Fortunately, with the blessing of many significant political figures, including Mayor Bloomberg, Butler ended up being allowed to speak after all on February 8th, but she modified her words to address the controversy. Butler is a professor of rhetoric as well as comparative literature, and she added to her speech remarks addressing the not-already-converted:
The arguments made against this very meeting took several forms, and they were not always easy for me to parse. One argument was that BDS is a form of hate speech, and it spawned a set of variations: it is hate speech directed against either the State of Israel or Israeli Jews, or all Jewish people. If BDS is hate speech, then it is surely not protected speech, and it would surely not be appropriate for any institution of higher learning to sponsor or make room for such speech. Yet another objection, sometimes uttered by the same people who made the first, is that BDS does qualify as a viewpoint, but as such, ought to be presented only in a context in which the opposing viewpoint can be heard as well. There was yet a qualification to this last position, namely, that no one can have a conversation on this issue in the US that does not include a certain Harvard professor, but that spectacular argument was so self-inflationary and self-indicting, that I could only respond with astonishment.

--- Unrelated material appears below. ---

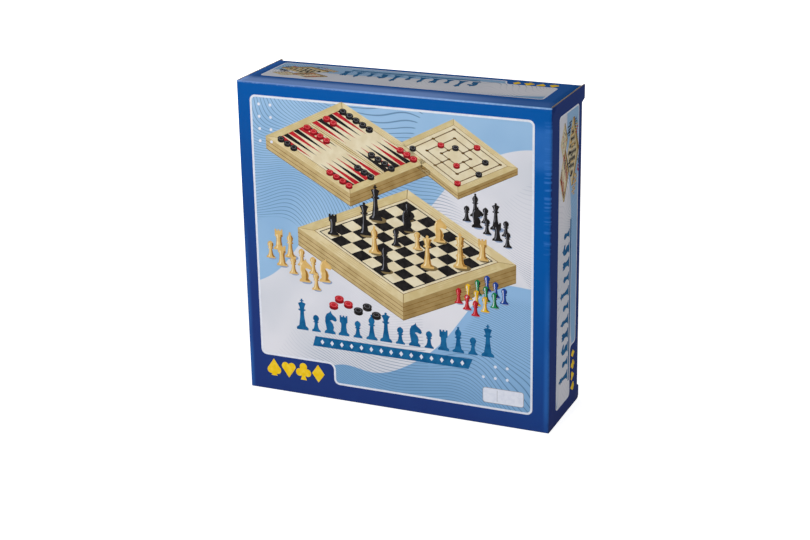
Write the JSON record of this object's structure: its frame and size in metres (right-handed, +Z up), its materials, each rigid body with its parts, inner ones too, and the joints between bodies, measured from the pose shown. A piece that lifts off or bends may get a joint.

And yet all of us here have to distinguish between the right to listen to a point of view and the right to concur or dissent from that point of view; otherwise, public discourse is destroyed by censorship. I wonder, what is the fantasy of speech nursed by the censor? There must be enormous fear behind the drive to censorship, but also enormous aggression, as if we were all in a war where speech has suddenly become artillery. Is there another way to approach language and speech as we think about this issue? Is it possible that some other use of words might forestall violence, bring about a general ethos of non-violence, and so enact, and open onto, the conditions for a public discourse that welcomes and shelters disagreement, even disarray?
However, these remarks largely failed to reach the audience they were perhaps intended for, writes Marissa Brostoff:
The lasting irony was that all the fuss around the event made it much more of an echo chamber than it would have been otherwise. The royalty of New York’s Palestine activist community were out in force, having signed up weeks in advance and braving hours of lines and security checks (including full body scans) to get in. Students, with the exception of those organizing, largely failed to get in at all.
Hopefully this won’t be the case here at Wesleyan—but it will be interesting to see whether Middletown’s Palestine activist community has its own “royalty.” Our own expatriate the Tenured Radical has weighed in on the issue of the BDS movement, and her opinions may surprise you, considering the general orientation of the academic left. She writes, “I have never understood why I should embrace an undemocratic response to the Israeli state’s horrendous failure of democracy; or why an ideologically rigid, if secular, strategy is a morally appropriate counterweight to enforcing a conservative theocratic interpretation of history on the Palestinian people.”
Controversy remains the name of the game. Butler, as a public intellectual, seeks to start debate wherever she goes, and in addition to opening up the conversation about the Israeli/Palestinian conflict, she led author Marissa Brostoff to conclude that “Austerity education kills dissent on Israel.” Brostoff, an adjunct professor at Brooklyn College herself and a former writer at The Forward, worries that “CUNY students are being told that critique is a luxury they can’t afford.” Citing a lack of critical response to a very similar event hosted at Yale with Butler speaking, she sees a double standard unfolding in the academy in which public universities no longer have the “luxury” of hosting free speech and fostering developments in the humanities in general.
This Wednesday, whether you agree with Professor Butler or not, is a time to celebrate the degree of free speech we have achieved so far on campus and question how we can speak more openly about Israel and Palestine without feeling personally offended. Let the “curiously uncontroversial Israeli film series” spark some conversation outside a formal, academic context. Y’know.
Here’s a summary of the topics Butler will touch upon on Wednesday, which focus specifically on Martin Buber and hope to unite history and future:
What is the difference between cultural and political Zionism, and what were the debates that took place prior to 1948 about what Zionism could mean? Although the pre-history of contemporary political Zionism is often regarded as something of interest only to academic historians of Jewish history, it bears direct consequences on how we conceive of co-habitation on the lands of Israel/Palestine. That “backslash” in the last sentence is a rather large problem, and as new debates emerge about statehood for Palestine, one-state and two-state options, the work of Martin Buber becomes salient once again. He argued not only that co-habitation involves bi-nationalism, but that Jewish renewal may well be damaged by a form of Zionism that focuses on a state. Although usually when we ask, “Are you a Zionist?” we mean “Do you believe in the right of the State of Israel to exist?.” But the equation of those two questions was very far from the minds of those who debated the political value and limits of Zionist discourse in the early part of the 20th century. This lecture contends that those debates have relevance for our current ones.